> _DATASET SECTION_
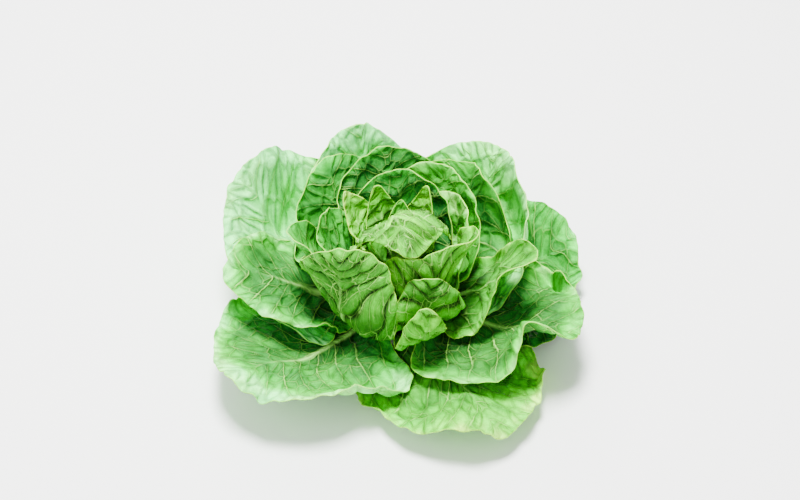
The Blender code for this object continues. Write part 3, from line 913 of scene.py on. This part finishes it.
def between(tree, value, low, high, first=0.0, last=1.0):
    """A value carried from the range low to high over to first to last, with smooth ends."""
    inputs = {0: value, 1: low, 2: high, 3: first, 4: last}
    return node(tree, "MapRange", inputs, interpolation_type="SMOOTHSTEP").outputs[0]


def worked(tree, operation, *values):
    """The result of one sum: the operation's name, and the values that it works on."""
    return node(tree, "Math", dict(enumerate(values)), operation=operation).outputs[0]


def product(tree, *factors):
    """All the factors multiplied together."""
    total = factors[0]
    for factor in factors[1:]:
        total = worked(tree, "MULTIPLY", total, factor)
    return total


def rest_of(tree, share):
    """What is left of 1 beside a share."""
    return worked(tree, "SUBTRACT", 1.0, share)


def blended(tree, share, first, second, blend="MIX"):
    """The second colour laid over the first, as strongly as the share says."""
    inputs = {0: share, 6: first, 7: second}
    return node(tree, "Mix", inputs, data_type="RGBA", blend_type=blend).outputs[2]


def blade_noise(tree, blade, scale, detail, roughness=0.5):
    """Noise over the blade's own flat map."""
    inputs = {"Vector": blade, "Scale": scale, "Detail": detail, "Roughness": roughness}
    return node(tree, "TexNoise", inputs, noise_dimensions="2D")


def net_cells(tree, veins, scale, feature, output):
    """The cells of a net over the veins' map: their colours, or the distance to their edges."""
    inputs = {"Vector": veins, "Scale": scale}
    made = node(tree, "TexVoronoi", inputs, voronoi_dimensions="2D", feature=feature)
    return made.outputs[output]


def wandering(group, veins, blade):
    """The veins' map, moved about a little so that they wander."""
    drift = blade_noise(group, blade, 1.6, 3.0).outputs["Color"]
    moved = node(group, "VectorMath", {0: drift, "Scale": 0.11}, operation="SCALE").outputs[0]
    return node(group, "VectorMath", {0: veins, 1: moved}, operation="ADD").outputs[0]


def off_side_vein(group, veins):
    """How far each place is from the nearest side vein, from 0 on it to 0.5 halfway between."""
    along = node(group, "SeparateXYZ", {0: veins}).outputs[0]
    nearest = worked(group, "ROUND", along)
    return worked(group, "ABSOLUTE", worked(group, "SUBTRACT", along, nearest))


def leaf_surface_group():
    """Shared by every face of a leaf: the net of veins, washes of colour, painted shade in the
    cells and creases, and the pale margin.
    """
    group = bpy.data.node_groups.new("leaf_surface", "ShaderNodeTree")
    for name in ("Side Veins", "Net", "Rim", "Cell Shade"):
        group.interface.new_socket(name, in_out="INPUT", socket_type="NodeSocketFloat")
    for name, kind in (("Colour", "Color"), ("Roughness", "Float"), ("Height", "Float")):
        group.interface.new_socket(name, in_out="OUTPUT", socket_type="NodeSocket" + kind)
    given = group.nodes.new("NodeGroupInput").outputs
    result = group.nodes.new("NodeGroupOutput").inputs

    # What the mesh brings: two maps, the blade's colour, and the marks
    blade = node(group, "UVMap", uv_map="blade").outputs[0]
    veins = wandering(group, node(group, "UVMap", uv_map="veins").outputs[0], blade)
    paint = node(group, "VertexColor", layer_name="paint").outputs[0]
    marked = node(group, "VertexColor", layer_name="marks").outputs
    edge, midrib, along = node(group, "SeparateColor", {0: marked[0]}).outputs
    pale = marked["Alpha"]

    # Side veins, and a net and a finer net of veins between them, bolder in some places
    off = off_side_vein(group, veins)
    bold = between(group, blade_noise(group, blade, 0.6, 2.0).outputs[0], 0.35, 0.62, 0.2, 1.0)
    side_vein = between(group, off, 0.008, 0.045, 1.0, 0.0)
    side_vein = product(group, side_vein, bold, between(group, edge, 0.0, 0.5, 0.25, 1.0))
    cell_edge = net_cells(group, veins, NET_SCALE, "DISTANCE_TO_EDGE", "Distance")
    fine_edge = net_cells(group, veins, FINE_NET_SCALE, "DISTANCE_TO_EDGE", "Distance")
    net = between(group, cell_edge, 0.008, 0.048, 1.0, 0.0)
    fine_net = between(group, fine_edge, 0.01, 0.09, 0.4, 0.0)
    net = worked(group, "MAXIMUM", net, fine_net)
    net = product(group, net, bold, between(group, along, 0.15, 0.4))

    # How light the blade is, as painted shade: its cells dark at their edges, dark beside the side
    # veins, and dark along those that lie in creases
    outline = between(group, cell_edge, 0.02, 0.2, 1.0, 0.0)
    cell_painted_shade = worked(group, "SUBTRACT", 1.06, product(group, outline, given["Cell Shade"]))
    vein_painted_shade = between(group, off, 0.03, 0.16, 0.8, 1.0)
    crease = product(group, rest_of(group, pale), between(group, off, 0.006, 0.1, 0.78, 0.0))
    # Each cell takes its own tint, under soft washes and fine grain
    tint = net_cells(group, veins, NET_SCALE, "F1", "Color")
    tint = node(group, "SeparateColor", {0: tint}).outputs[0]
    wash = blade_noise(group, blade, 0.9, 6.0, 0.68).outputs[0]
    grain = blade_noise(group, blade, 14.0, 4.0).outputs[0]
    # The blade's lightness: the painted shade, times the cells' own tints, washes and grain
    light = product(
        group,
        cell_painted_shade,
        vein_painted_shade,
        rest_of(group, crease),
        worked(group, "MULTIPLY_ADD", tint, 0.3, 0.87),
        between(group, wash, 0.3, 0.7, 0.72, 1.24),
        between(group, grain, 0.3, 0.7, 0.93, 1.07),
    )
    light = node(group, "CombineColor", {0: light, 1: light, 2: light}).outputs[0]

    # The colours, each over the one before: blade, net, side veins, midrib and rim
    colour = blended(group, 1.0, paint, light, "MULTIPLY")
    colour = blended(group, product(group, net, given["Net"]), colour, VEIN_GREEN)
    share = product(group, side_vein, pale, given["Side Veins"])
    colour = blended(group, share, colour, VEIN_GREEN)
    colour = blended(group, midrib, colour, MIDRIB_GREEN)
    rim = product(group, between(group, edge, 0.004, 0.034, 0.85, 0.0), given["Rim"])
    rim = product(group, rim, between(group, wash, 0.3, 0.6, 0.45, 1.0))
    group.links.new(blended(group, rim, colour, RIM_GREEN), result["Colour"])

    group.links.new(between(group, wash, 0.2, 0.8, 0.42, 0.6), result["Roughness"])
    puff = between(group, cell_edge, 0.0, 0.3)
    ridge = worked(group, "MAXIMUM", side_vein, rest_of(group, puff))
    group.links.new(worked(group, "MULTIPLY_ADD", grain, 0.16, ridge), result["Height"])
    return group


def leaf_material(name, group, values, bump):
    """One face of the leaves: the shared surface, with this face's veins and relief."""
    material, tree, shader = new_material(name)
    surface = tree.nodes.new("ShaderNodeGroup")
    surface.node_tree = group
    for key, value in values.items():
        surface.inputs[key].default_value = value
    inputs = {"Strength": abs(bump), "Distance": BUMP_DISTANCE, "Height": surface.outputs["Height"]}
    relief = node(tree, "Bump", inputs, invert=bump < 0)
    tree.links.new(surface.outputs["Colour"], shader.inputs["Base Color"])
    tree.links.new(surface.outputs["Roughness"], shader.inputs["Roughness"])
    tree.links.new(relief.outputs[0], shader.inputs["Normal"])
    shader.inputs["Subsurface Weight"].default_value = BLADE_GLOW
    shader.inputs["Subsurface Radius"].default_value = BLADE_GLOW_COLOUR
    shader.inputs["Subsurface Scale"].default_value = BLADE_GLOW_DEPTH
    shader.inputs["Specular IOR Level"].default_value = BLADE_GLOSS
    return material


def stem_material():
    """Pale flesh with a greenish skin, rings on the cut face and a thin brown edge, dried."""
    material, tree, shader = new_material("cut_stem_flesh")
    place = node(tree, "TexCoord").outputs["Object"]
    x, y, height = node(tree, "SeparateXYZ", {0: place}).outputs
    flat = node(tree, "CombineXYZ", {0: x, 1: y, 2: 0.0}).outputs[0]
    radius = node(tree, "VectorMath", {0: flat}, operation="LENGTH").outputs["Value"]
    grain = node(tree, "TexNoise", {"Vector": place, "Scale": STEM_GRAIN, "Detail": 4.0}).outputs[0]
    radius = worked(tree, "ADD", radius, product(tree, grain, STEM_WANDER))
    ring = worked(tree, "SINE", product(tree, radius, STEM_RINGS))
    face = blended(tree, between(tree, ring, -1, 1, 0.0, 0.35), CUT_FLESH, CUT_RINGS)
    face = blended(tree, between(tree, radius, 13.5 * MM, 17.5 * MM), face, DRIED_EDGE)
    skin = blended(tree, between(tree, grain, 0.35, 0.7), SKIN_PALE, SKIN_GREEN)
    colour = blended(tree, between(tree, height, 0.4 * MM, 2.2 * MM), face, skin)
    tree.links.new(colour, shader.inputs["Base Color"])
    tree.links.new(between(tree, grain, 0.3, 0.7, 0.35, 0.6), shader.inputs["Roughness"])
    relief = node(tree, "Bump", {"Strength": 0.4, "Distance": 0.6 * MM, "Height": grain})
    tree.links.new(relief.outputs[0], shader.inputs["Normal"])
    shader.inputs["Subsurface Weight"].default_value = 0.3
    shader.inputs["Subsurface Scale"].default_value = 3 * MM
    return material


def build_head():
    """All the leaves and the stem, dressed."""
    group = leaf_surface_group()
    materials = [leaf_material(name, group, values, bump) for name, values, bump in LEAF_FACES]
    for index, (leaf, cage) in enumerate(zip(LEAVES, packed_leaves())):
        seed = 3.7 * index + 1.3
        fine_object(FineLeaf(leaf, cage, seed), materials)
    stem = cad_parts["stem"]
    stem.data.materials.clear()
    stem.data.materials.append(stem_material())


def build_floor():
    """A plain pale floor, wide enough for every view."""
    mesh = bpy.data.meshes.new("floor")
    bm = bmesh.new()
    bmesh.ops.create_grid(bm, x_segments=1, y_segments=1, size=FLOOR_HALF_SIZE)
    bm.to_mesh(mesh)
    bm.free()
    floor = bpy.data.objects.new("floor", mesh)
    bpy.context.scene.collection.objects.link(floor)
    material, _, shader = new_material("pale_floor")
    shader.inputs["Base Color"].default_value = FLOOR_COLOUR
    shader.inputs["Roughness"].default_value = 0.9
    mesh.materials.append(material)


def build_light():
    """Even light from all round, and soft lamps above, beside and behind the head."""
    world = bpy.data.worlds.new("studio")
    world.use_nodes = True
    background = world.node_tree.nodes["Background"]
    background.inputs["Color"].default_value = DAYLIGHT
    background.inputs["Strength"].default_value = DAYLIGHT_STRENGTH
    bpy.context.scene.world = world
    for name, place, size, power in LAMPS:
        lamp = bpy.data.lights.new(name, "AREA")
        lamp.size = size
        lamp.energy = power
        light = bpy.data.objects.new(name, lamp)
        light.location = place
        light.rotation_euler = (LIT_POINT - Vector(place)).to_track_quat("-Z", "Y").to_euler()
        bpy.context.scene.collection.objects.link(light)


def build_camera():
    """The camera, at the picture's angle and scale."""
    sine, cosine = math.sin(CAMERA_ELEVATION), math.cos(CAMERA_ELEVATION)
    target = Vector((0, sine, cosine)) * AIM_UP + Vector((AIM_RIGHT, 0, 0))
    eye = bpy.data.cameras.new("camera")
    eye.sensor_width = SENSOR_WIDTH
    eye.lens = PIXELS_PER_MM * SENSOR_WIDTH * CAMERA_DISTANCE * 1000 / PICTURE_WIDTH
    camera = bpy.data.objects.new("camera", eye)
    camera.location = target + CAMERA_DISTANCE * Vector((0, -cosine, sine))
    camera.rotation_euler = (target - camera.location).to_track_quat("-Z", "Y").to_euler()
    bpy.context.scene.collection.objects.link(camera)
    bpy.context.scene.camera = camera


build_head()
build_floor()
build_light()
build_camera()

> _WHAT IS NEEDED_
Include the first line, the line containing "return total", and every line between them, copied exactly from the material above; output no other line.

> _RESPONSE FOR THIS EXERCISE_
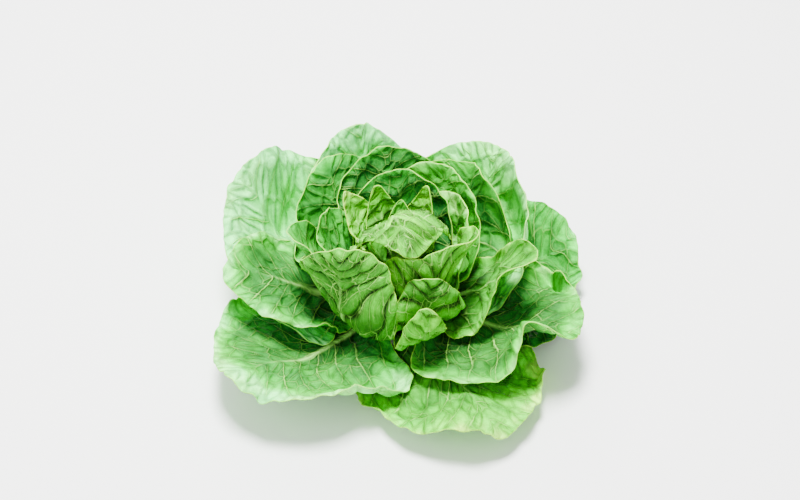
The Blender code for this object continues. Write part 3, from line 913 of scene.py on. This part finishes it.
def between(tree, value, low, high, first=0.0, last=1.0):
    """A value carried from the range low to high over to first to last, with smooth ends."""
    inputs = {0: value, 1: low, 2: high, 3: first, 4: last}
    return node(tree, "MapRange", inputs, interpolation_type="SMOOTHSTEP").outputs[0]


def worked(tree, operation, *values):
    """The result of one sum: the operation's name, and the values that it works on."""
    return node(tree, "Math", dict(enumerate(values)), operation=operation).outputs[0]


def product(tree, *factors):
    """All the factors multiplied together."""
    total = factors[0]
    for factor in factors[1:]:
        total = worked(tree, "MULTIPLY", total, factor)
    return total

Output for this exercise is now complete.